IMPONDERABILIA Stefan Themerson, The Mystery of the Sardine (Faber and Faber) £3.95 pb.

There are many mysteries in this perplexing and diverting book. The sardine and its mystery - wanted only for a footnote - seem small fry in comparison with the other mysteries: why was Euclid an ass? what exactly was the role of Poland's Minister of Imponderabilia? is Good Logic more useful than Perfect Logic? Yet this littlest of mysteries is the one that accounts for all the others. By the end of the book the reader will recognize such a paradoxical process as distinctively Themersonian. In the distorting (or tinted) mirror that provides the master image of the fiction, it seems natural that the smallest fish has the biggest bite, that a missing footnote contains the last laugh.

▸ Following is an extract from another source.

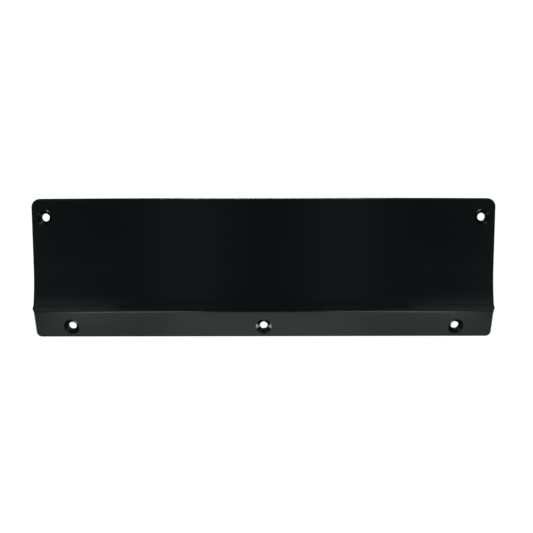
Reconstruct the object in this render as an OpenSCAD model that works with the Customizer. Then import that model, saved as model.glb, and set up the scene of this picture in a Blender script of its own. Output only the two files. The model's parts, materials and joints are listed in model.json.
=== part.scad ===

Admirers of Peter Greenaway's arch films, or Jean Tinguely's exploding machines, will find much to savour here. So will anyone who enjoys a novel novel. Ideas and their characters foam and froth in a trio of European locations, and the most thoroughbred of intellectuals will be hard put to keep up with Themerson's astonishing range of reference. (It helps if you are good at maths.) There is symmetry and geometry everywhere, from the cover inwards, and cultured wit of a Central European cast glistens on each page. Writing of this sort is tonic, and perhaps the retiring Mr Themerson would claim no more for it than that. Viewed from a distance, though, the sympathetic reader may find beauty in this text: an intricate beauty, like that of an astrolabe. ...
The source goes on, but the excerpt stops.